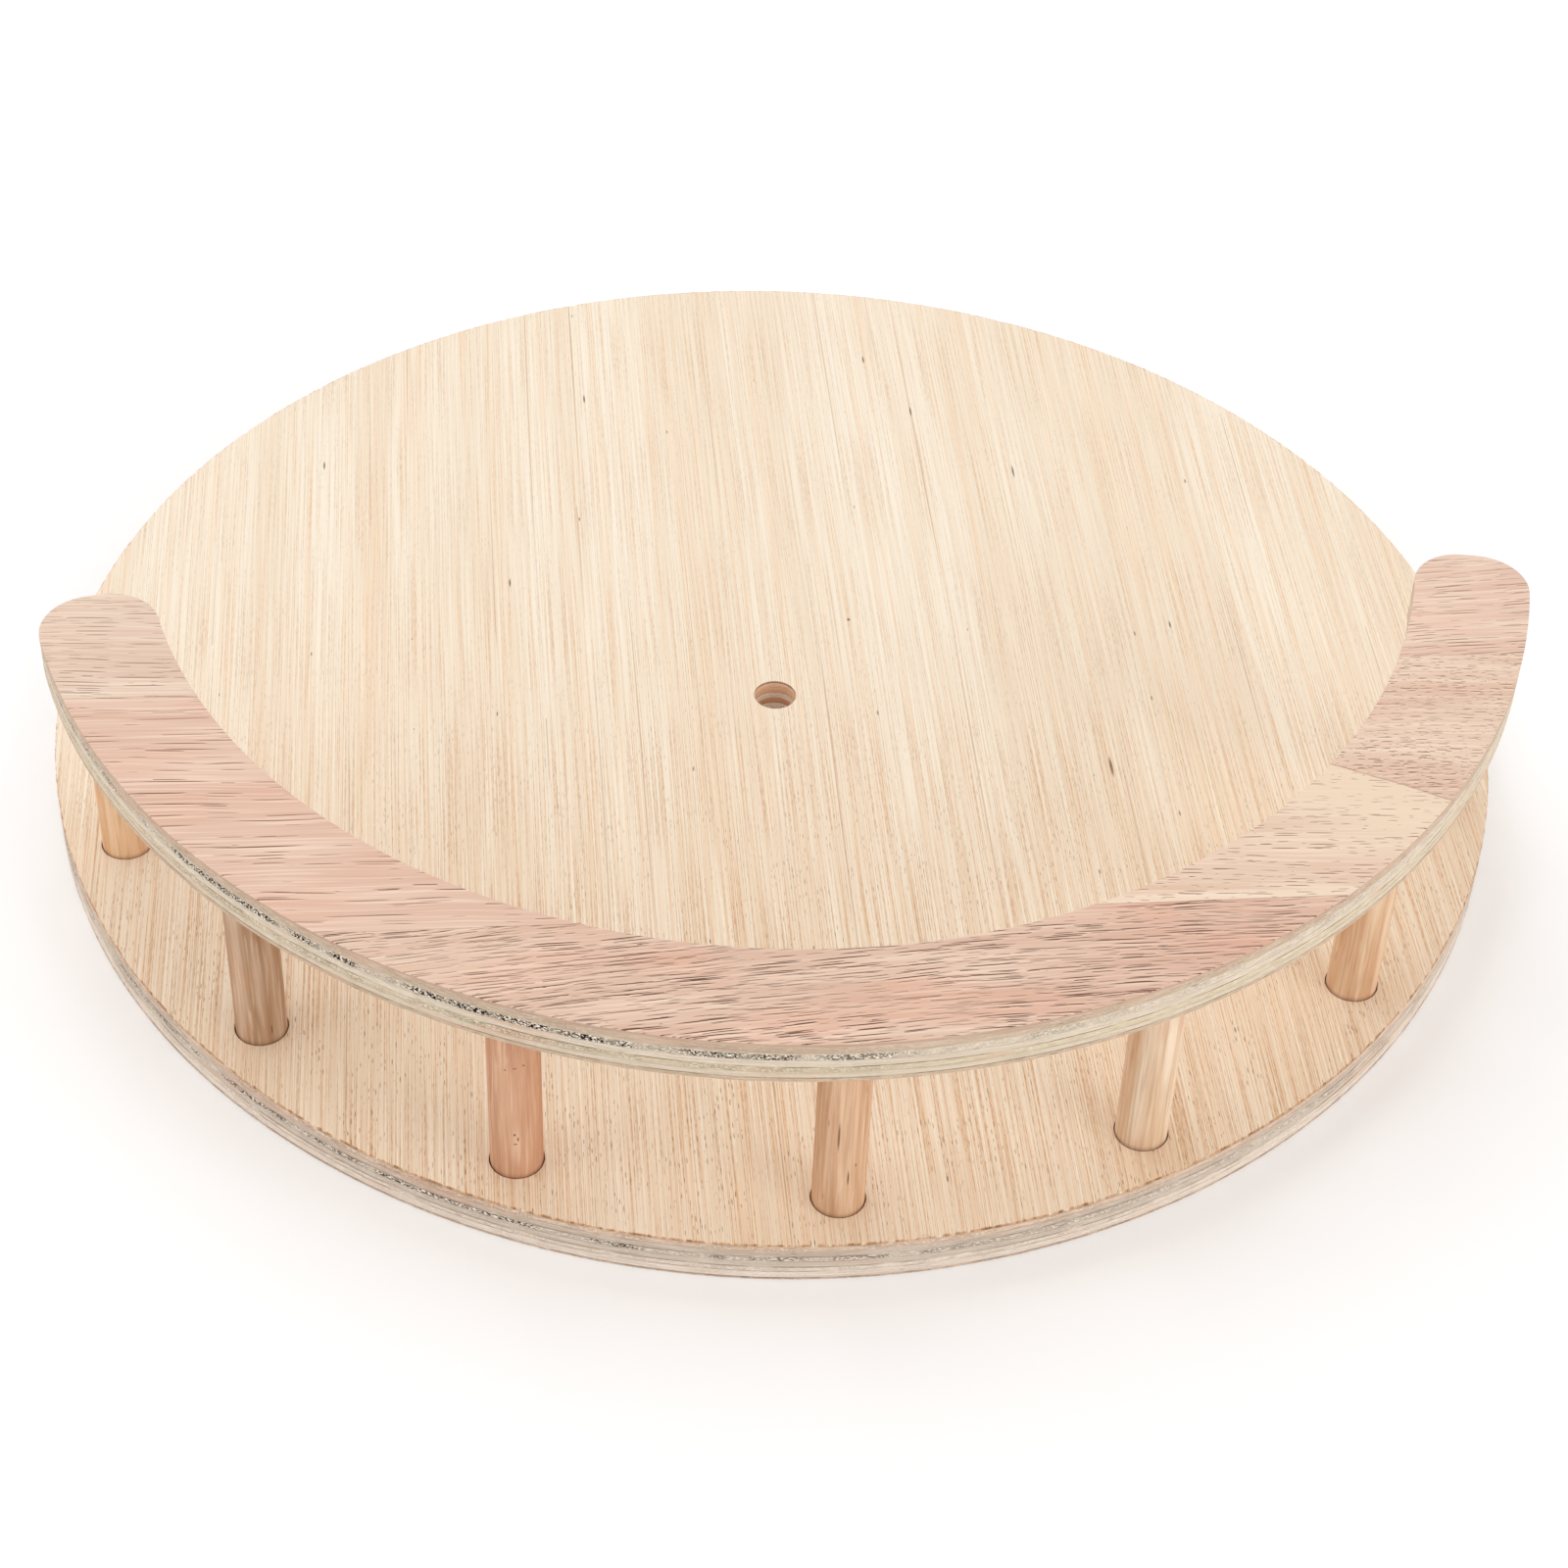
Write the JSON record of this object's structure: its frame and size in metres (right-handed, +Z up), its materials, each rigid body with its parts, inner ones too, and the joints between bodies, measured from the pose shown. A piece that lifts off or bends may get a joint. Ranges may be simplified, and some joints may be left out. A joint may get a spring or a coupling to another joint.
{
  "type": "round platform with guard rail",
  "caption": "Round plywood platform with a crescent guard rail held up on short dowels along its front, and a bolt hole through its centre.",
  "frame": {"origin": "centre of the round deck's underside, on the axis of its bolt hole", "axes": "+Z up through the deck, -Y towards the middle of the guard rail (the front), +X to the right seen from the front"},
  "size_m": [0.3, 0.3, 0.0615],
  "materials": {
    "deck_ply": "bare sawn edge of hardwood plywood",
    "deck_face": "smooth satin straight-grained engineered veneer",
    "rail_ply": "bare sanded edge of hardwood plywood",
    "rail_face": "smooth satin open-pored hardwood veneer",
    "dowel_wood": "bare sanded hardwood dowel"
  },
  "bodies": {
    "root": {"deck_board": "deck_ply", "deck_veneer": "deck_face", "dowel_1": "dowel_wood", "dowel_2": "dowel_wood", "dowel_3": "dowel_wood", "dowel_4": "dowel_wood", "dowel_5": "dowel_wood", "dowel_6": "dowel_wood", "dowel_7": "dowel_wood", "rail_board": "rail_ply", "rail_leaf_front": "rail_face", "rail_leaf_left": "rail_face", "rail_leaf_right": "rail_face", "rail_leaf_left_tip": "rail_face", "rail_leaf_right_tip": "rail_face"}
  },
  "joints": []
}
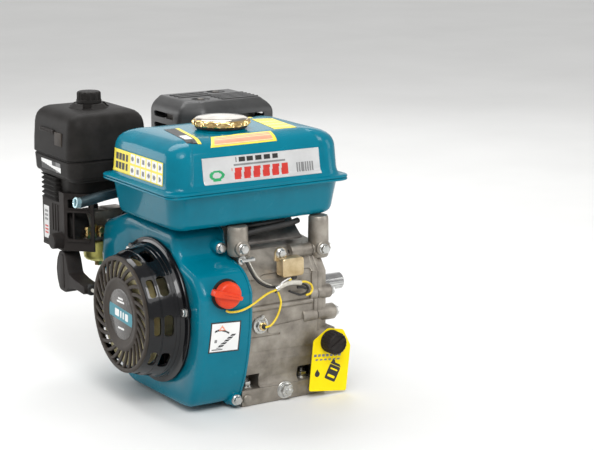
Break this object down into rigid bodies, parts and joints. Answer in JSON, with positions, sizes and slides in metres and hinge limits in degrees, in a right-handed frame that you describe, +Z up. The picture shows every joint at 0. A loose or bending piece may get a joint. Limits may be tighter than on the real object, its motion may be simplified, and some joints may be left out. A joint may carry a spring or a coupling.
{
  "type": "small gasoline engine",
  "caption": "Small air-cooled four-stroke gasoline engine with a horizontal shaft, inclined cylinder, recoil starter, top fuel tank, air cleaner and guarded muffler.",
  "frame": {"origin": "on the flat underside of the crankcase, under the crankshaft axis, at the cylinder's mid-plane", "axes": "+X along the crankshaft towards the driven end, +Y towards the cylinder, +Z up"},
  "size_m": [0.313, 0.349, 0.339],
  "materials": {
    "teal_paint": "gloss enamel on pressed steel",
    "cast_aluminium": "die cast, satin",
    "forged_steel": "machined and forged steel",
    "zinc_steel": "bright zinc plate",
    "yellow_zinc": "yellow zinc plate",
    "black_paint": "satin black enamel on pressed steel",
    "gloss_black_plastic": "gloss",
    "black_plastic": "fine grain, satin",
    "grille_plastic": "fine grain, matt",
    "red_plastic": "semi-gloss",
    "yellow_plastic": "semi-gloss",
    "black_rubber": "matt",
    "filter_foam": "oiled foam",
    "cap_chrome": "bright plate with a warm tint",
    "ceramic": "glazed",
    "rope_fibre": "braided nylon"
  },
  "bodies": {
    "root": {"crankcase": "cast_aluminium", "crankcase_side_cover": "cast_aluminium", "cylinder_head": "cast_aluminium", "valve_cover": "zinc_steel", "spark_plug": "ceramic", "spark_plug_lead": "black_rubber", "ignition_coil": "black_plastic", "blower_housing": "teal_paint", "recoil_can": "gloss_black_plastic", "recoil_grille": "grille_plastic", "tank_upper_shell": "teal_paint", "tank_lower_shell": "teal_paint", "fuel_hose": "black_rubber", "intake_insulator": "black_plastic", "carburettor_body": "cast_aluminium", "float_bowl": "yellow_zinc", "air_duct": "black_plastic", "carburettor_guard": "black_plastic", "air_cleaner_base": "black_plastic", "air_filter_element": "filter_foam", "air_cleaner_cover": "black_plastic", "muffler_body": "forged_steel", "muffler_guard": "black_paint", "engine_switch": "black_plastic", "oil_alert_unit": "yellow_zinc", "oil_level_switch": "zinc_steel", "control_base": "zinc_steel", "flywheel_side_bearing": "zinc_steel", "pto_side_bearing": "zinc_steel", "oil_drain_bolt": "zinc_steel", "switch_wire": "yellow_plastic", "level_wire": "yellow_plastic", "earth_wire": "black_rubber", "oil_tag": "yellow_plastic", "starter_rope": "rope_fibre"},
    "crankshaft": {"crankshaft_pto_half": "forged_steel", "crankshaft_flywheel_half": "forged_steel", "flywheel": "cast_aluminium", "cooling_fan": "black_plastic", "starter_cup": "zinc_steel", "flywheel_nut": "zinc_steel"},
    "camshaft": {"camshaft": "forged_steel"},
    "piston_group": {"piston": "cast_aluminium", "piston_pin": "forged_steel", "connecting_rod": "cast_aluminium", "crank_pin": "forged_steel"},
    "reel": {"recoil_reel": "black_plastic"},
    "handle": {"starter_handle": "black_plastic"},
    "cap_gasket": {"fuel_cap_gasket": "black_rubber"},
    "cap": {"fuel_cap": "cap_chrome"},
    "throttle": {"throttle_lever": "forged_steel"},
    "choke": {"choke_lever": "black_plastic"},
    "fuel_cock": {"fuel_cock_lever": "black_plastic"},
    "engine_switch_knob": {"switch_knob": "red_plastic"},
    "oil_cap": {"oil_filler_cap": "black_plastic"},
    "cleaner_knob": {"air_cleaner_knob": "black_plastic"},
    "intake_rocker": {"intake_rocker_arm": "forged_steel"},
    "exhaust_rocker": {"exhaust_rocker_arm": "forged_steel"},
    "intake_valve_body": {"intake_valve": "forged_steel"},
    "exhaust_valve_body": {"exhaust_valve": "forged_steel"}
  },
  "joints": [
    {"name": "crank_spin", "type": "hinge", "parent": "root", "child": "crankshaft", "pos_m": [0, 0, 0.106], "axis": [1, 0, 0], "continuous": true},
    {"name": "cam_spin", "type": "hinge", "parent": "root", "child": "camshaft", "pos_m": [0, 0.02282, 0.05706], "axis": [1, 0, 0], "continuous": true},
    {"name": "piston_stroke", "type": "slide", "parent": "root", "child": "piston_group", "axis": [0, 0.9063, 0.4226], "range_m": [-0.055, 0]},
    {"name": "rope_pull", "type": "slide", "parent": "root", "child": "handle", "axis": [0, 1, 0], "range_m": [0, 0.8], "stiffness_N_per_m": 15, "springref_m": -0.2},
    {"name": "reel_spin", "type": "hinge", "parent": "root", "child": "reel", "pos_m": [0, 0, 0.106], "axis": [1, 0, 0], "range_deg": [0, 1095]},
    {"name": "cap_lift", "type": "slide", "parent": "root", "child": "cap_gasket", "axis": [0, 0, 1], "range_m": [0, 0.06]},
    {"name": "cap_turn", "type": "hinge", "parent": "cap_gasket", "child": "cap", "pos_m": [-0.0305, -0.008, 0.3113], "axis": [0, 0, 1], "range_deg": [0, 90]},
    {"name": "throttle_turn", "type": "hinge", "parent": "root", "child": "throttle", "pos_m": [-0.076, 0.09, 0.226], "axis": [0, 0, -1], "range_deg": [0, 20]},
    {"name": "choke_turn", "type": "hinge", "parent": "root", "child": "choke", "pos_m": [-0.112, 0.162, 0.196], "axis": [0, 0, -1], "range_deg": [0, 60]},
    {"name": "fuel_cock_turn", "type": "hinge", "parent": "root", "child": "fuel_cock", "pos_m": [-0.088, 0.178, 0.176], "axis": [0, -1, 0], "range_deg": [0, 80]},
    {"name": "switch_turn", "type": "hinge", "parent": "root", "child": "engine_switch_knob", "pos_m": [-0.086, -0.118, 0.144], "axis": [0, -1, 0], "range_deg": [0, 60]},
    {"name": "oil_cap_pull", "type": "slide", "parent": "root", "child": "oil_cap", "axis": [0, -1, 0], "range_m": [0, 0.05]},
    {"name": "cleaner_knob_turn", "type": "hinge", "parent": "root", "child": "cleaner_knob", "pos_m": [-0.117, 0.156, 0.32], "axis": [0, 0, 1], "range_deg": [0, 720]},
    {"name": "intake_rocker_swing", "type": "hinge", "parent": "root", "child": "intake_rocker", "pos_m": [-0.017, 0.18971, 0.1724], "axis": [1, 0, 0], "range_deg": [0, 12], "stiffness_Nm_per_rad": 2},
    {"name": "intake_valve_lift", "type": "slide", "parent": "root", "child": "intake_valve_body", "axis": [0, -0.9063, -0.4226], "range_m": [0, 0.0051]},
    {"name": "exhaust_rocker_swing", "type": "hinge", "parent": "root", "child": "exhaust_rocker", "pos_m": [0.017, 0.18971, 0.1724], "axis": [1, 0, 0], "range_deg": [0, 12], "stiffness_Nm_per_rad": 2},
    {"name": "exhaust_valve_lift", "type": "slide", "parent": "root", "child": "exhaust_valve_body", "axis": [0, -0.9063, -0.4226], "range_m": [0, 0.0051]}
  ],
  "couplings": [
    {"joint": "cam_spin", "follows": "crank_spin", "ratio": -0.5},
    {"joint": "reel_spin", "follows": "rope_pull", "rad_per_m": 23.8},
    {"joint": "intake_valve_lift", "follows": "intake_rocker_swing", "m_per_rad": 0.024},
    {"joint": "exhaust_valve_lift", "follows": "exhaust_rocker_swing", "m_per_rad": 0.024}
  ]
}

◇ ◇ ◇ ◇

Using the records above, gather all lines where the string "bodies" is present.

*Solved exercise:*
Write the JSON record of this object's structure: its frame and size in metres (right-handed, +Z up), its materials, each rigid body with its parts, inner ones too, and the joints between bodies, measured from the pose shown. A piece that lifts off or bends may get a joint. Ranges may be simplified, and some joints may be left out. A joint may get a spring or a coupling to another joint.
  "bodies": {
Break this object down into rigid bodies, parts and joints. Answer in JSON, with positions, sizes and slides in metres and hinge limits in degrees, in a right-handed frame that you describe, +Z up. The picture shows every joint at 0. A loose or bending piece may get a joint. Limits may be tighter than on the real object, its motion may be simplified, and some joints may be left out. A joint may carry a spring or a coupling.
  "bodies": {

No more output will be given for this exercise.